Exercise aim: Which lines below hold the word "three"? Report each one.

-- start of Provided data --

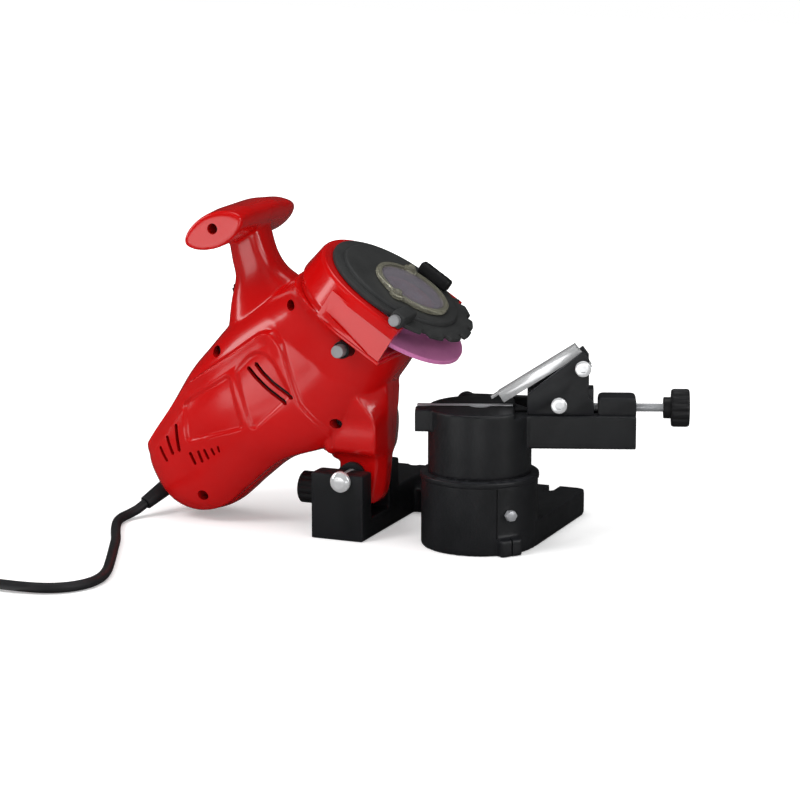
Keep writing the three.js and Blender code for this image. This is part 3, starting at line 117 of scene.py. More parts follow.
VISE = Sizes(
    drum=36.3, seat=52.3, top=98.5, deck=94.5, arm_bottom=71, arm=108.6, half=15, rail=(-45, 24),
    rail_bottom=82.5, channel=(-1.2, 8.8, 88), block=(82, 10, 106.7), spigot=(35.7, 30), tongue=(3.3, 88.2),
    hollow=(30.4, 79.7), bolt_seat=(7.4, 81.6), slide_gap=(0.4, 0.2),
)
CLAMP = Sizes(along=-10, height=92.5, face=37.5, thickness=6, boss=7.2, reach=46, width=9, screw=2.6, jaw=8)
CARRIER = Sizes(
    outer=12, upper=(71.4, 127.8), lower=(55, 101.8), bolt=3, head=5.6, head_height=3.4, socket=2.9,
    socket_depth=1.9,
)
ADJUSTER = Sizes(
    height=98, radius=3, start=70, hub=(7.5, 127.5, 133), knob=13.5, length=12.6, ridges=14, rib=0.08,
    dish=(0.7, 0.64, 0.8, 1.1),
)
SPINDLE = Sizes(hole=11.3, floor_hole=11.4, hole_start=-60, hole_end=-8)
DRUM = Sizes(
    shift=8, radius=64, wall=3.5, back=11, floor=3, shoulder=4, top=16, mouth=50.5, end=22,
    bevel=(3, 5.5), lean=3.5, rim=(5, 2),
)
LIP = Sizes(inset=3, past=1.5, thickness=3)
COVER = Sizes(
    radius=53, teeth=59.5, thickness=3.2, step=46, draft=1, shoulder=1.2, flat=8, rise=2.6, count=6, span=120,
    share=0.7, notch=55.5,
)
WINDOW = Sizes(
    radius=25, rim=28.8, draft=0.4, height=3, pane=1.5, dome=0.9, ledge=22.5, ears=(-90, 120), ear=5, stud=3,
    stud_height=5, stud_tip=(0.55, 6),
)
GRIP_BLOCK = Sizes(length=26, start=34, width=8, height=9, grooves=5, groove=0.8)
PIN = Sizes(radius=3, head=4, length=16, head_height=4, lug=5)
WHEEL_SIZE = Sizes(radius=54, half=1.6, bore=11.15)
LOCK = Sizes(radius=4.5, sleeve=6.2, start=40, end=54, tip=60.5, inner=26, step=44, place=(-6, 24))
SWITCH = Sizes(height=24, width=13, depth=20, rocker=19, rocker_width=9, proud=3, bezel=0.9, dip=1.2)
SCREW = Sizes(
    head=3.6, seat=14, grip_seat=29.4, boss_wall=2.2, side=1, crown=(0.8, 2.3), height=2.9, cross=(2.2, 0.45),
    cross_depth=1.4, cross_turn=0.4,
)
PLUG = Sizes(
    length=40, width=26, height=17, neck=5.25, neck_length=10, ribs=7, groove=0.9, rib=0.8, pin=2,
    pin_length=18, pins=19,
)
RELIEF = Sizes(start=6.5, end=5, length=27)
THREAD = Sizes(pitch=1, depth=0.35, steps=6, sides=32)
# Voxel size and rounds of smoothing of each form that is skinned anew
SKIN = Sizes(housing=(1.15, 10), base=(1.05, 9), vise=(0.95, 7), clamp=(0.55, 6))

# The cord, along the route that its solids follow
CORD_RADIUS = 3.5 * MM
CORD_ROUTE_MM = [
    (-251.4, -23.7, 9.6), (-254.6, -29.6, 6.2), (-257.6, -36.6, 4.2), (-258.9, -45, 3.5),
    (-256.6, -56.5, 3.5), (-251.2, -69.5, 3.5), (-243.4, -85, 3.5), (-234, -102.5, 3.5),
    (-225.4, -121.5, 3.5), (-216.4, -141.5, 3.5), (-207.6, -161.5, 3.5), (-200, -180, 3.5),
    (-195.4, -197.5, 3.5), (-196.2, -213.5, 3.5), (-203.2, -227, 3.6), (-215, -236.2, 3.9),
    (-231, -240.8, 4.3), (-250, -242, 4.6), (-273, -241.5, 4.8), (-300, -241, 4.8),
]
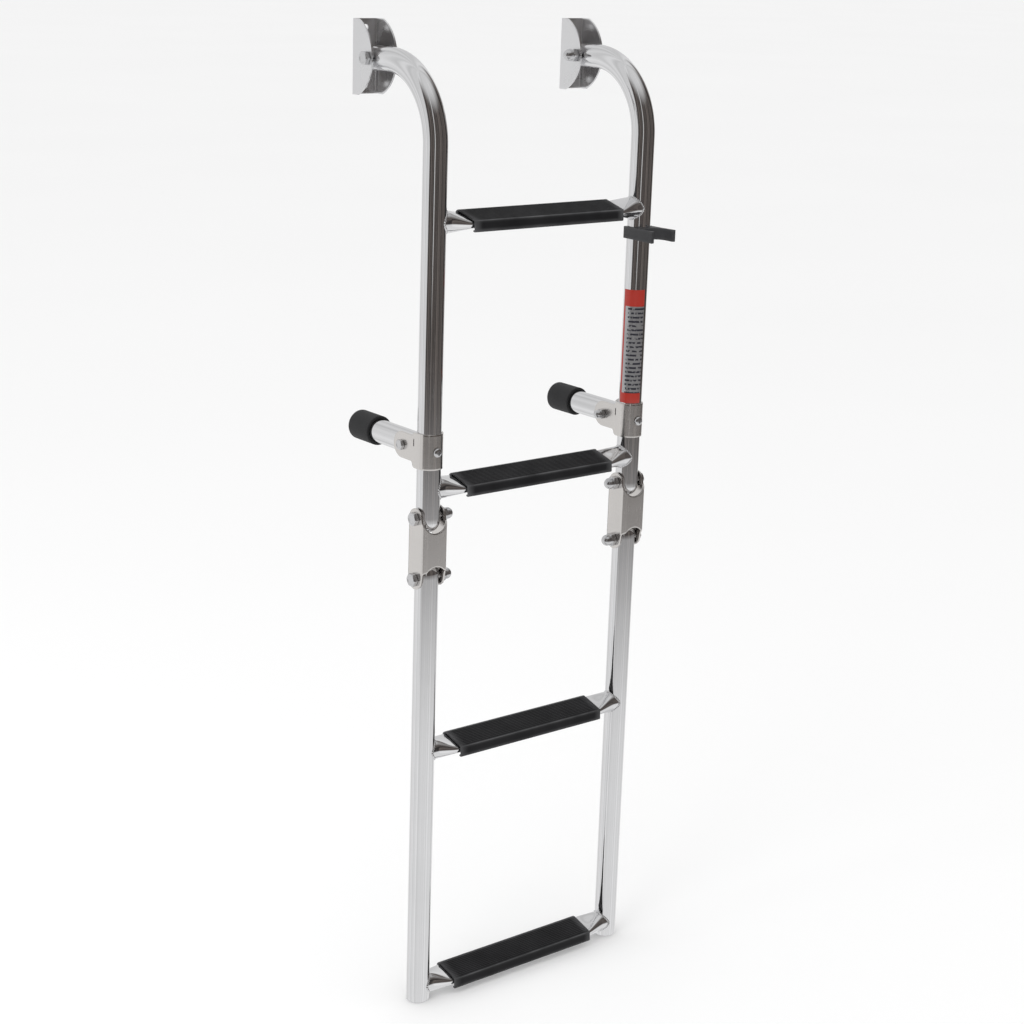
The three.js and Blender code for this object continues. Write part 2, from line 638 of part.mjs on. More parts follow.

-- end of Provided data --

Solution to this task:
Keep writing the three.js and Blender code for this image. This is part 3, starting at line 117 of scene.py. More parts follow.
The three.js and Blender code for this object continues. Write part 2, from line 638 of part.mjs on. More parts follow.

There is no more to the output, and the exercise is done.